Всего довелось ездить в Афганистан три раза. В последний приезд случился эпизод, запомнившийся навсегда. Тогда начался вывод наших войск. После одного из концертов ко мне подошла группа солдат, и они сказали, что будут прикрывать вывод войск и многие из них не вернутся на Родину: «Напишите нам что-нибудь на память». Я смутилась, не знала, какие слова найти, но потом написала: «Дай Бог вам всем выжить и вернуться домой». От них писем домой было больше всего: так у меня сложилось несколько огромных пакетов с почтой, привезла, и уже из дома, в Ленинграде, звонила их матерям, невестам, женам, сестрам – чтобы передать весточки. Делала я это с особым чувством – чувством долга, мне выпала большая честь хоть как-то помочь нашим солдатам дотянуться до родного дома, хотя бы через письма связать их с родными, облегчить им тоску по дому. Я выполнила каждое обещание, данное нашим мальчикам в Афганистане. Письмо каждого попало в руки родных. И потом, даже спустя годы, иногда на мои концерты приходили те, кого я видела тогда, в том аду. Хотя встречи эти были очень редкими. Я уже меньше стала гастролировать, да и им, вернувшимся покалеченными, усталыми, опустошенными после этой войны, не очень хотелось ходить по концертам. К тому же большинство из них были из глубинки и в большие города им трудно было добраться.
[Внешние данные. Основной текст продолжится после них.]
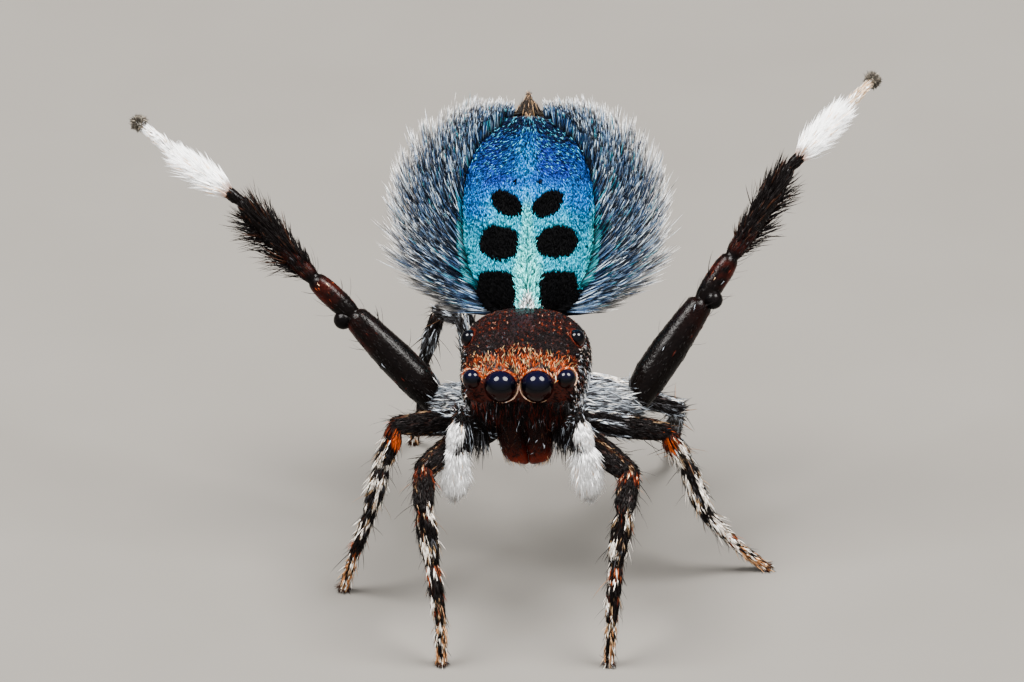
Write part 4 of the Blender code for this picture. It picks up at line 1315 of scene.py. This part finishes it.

В Афганистане я общалась не только с простыми людьми, но и с высокопоставленными персонами, с главами правительств, чиновниками, а они менялись там довольно часто. Я даже с ними целовалась, что на Востоке запрещено.
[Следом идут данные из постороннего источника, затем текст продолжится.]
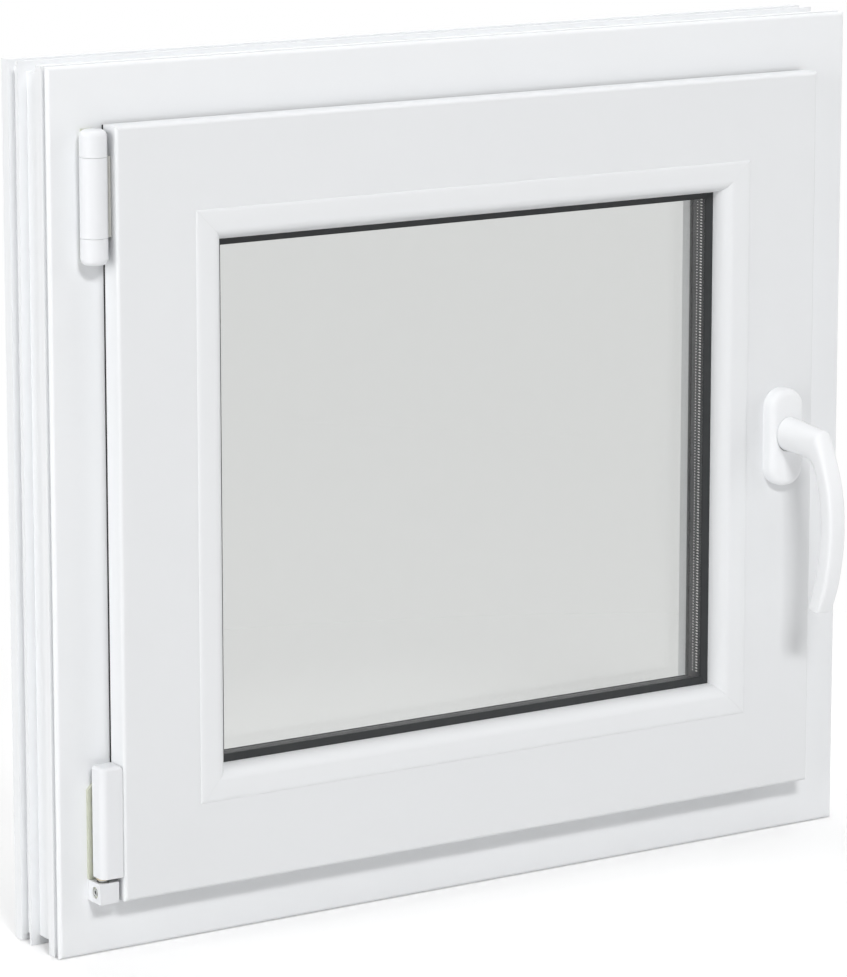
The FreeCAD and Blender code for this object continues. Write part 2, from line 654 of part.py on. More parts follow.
def striker(x, direction):
    """Keep on the frame rebate; its lip stands ahead of the cam's rest place."""
    y0 = GROOVE_MIDDLE - CAM_HEAD_R - LIP_PLAY - LIP_THICK
    x0 = x - STRIKER_LENGTH / 2
    plate = box(x0, x0 + STRIKER_LENGTH, y0, y0 + STRIKER_WIDTH, FRAME_FACE, FRAME_FACE + STRIKER_THICK)
    near = x + direction * (CAM_HEAD_R + 1.5)
    far = x + direction * (CAM_HEAD_R + 14.0)
    lean = direction * 3.0
    corners = [
        Vector(near, y0, FRAME_FACE + STRIKER_THICK),
        Vector(near + lean, y0, FRAME_FACE + LIP_REACH),
        Vector(far, y0, FRAME_FACE + LIP_REACH),
        Vector(far, y0, FRAME_FACE + STRIKER_THICK),
    ]
    lip = Part.Face(Part.makePolygon(corners + corners[:1])).extrude(Vector(0, LIP_THICK, 0))
    places = []
    for end in (x0 + 5.0, x0 + STRIKER_LENGTH - 5.0):
        places.append((Vector(end, y0 + STRIKER_WIDTH - 6.0, FRAME_FACE + STRIKER_THICK), Vector(0, 0, 1)))
    return drill(plate.fuse(lip), places, STRIKER_SCREW), places


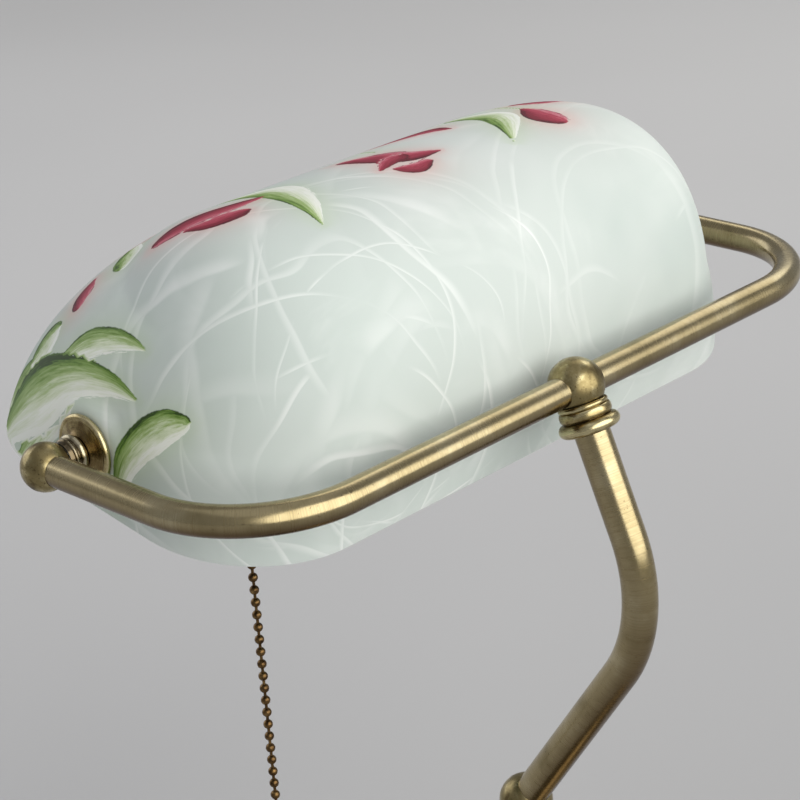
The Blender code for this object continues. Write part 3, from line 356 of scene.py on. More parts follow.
def worn_ridges(tree, spot, detail, swing):
    """How far each place is rubbed bright: from how proud it stands, unevenly, over spots of a size."""
    proud = add(tree, "ShaderNodeAttribute", output="Fac", attribute_name="ridge")
    place = add(tree, "ShaderNodeTexCoord", output="Object")
    wash = {"Vector": place, "Scale": every(spot), "Detail": detail, "Roughness": 0.6}
    wash = add(tree, "ShaderNodeTexNoise", wash)
    uneven = add(tree, "ShaderNodeMath", {0: wash, 1: 0.5}, operation="SUBTRACT")
    uneven = add(tree, "ShaderNodeMath", {0: uneven, 1: swing}, operation="MULTIPLY")
    return add(tree, "ShaderNodeMath", {0: proud, 1: uneven}, operation="ADD"), wash


def turned_brass():
    """Lathe-turned brass with a red-brown antique wash in the grooves, rubbed off the ridges."""
    made, tree, shader = new_material("turned_antique_brass", Metallic=1.0, Roughness=0.26)
    uv = add(tree, "ShaderNodeUVMap", uv_map="Surface")
    # tool marks 0.3 mm wide, drawn coarse so that they show
    marks = add(tree, "ShaderNodeMapping", {"Vector": uv, "Scale": (every(0.3125), 12, 1)})
    rings = add(tree, "ShaderNodeTexNoise", {"Vector": marks, "Scale": 1.0, "Detail": 2})
    level, _ = worn_ridges(tree, 3.85, 4, 0.9)
    stops = ((0.2, "#4b3321"), (0.45, "#7a6845"), (0.62, "#a19166"), (0.85, "#cabd92"))
    base = add(tree, "ShaderNodeValToRGB", {"Fac": level}, stops=stops)
    rough = {"Value": rings, "From Min": 0.3, "From Max": 0.7, "To Min": 0.2, "To Max": 0.34}
    rough = add(tree, "ShaderNodeMapRange", rough, interpolation_type="SMOOTHSTEP")
    bump = add(tree, "ShaderNodeBump", {"Height": rings, "Strength": 0.1, "Distance": 0.05 * mm})
    wire(tree, shader, Base_Color=base, Roughness=rough, Normal=bump)
    return made


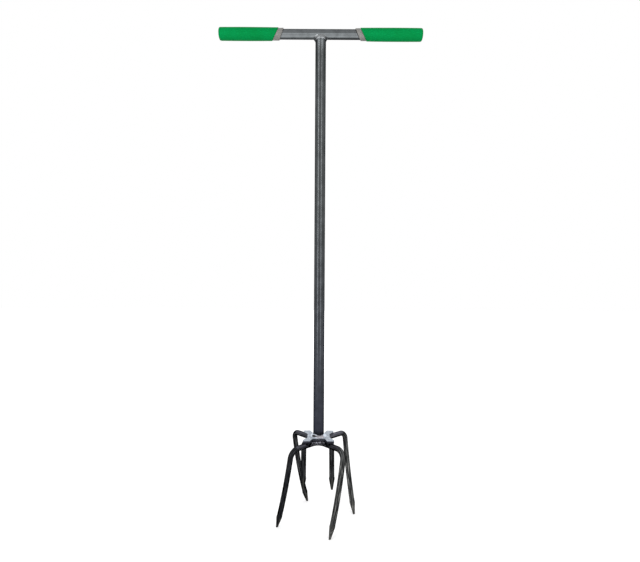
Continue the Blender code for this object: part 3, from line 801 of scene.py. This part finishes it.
def makeRod(row, corners, radii):
    # A round bar swept along its bent centreline and drawn out at both ends to a blunt four-sided
    # point, with marks for the painted light on its right-hand part, the painted sheen on its top,
    # its worn points and the painted glints on its crown
    path = bentPath(corners, radii)
    lengths = [0.0]
    for before, here in zip(path, path[1:]):
        lengths.append(lengths[-1] + (here - before).length)
    total = lengths[-1]
    stations = rodStations(lengths)
    centres = placesAlong(path, lengths, stations)
    tangents, sides, leftOver = sectionTurns(centres)
    circle = circlePoints(rods["sides"])
    rising, level = rods["levelSlope"]
    front, low = spatter["facing"]
    rings, marks = [], {"wear": [], "thin": [], "arm": [], "spatter": []}
    for place, centre, tangent, side in zip(stations, centres, tangents, sides):
        side = Matrix.Rotation(leftOver * place / total + pi / 4, 3, tangent) @ side
        other = tangent.cross(side)
        fromEnd = min(place, total - place)
        half, power = forgedSection(fromEnd)
        forged = clamped((points["length"] + points["shoulder"] - fromEnd) / points["shoulder"])
        levelled = clamped(1 - fromEnd / points["levelled"])
        # Painted sheen on top of the level arms
        paintedSheen = rods["paintedSheen"][row][centre.x > 0]
        paintedSheen *= clamped((rising - abs(tangent.z)) / (rising - level))
        # Painted glints near the crown, on what faces the front
        glinted = clamped(1 - abs(centre.x) / spatter["reach"]) ** spatter["fade"]
        ring, wear, arm, glints = [], [], [], []
        for c, s in circle:
            reach = half / (abs(c) ** power + abs(s) ** power) ** (1 / power)
            spot = centre + side * (reach * c) + other * (reach * s)
            dent = noise.noise(spot * every(points["dentSize"])) - points["dentInward"]
            reach += points["dent"] * forged * (1 - levelled) * dent
            offset = side * (reach * c) + other * (reach * s)
            if levelled:
                offset -= tangent * (levelled * offset.z / tangent.z)
            facing = offset.normalized()
            corner = points["wornCorner"] * (2 * abs(c * s)) ** 3
            ring.append(centre + offset)
            wear.append(forged * max(corner, 1 - fromEnd / points["wornEnd"]))
            arm.append(paintedSheen * clamped(rods["paintedSheenDown"] + facing.z))
            glints.append(glinted * (facing.y < front and facing.z > low))
        # Painted light on the right-hand part of the rod
        thin = min(1.0, (place / total - rods["paintedLightFrom"][row]) / rods["paintedLightBlend"])
        rings.append(ring)
        marks["wear"].append(wear)
        marks["thin"].append([max(rods["paintedLightLeast"][row], thin)] * len(ring))
        marks["arm"].append(arm)
        marks["spatter"].append(glints)
    finishMesh(row + "TineRod", loftRings(rings, marks=marks), [lacquer],
               [row + "_tine_rod"])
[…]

С Нур Махаммедом Тараки, премьер-министром Афганистана в 1978–1979 годах, пила вино, хотя он мусульманин (но говорил, что в Америке научился это делать).
С Хафизуллой Амином я танцевала. Женщинам там не полагается танцевать в мужской компании, но мне разрешили: «Вы из Европы, ладно, танцуйте с нами». Люди они все были суровые, военные, но меня спасло мое зеленое платье, у мусульман это священный цвет.
С Бабраком Кармалем мы познакомились на приеме в советском посольстве. Командующий нашими войсками во время комендантского часа приезжал на БТР ко мне в гостиницу и хотел за мной ухаживать, но я его отправила обратно. Такие вот «встречи в верхах», но для меня все они были просто люди, которым нравились мои песни. Даже когда среди советской номенклатуры находились те, кто явно мне симпатизировал, всегда старалась перевести наше общение в русло музыки. Я, как мягкая кошка, которую можно погладить, чтобы снять стресс, но не более. Никогда не пользовалась моментом, оказавшись рядом с человеком, правящим этим миром, чтобы что-нибудь у него попросить.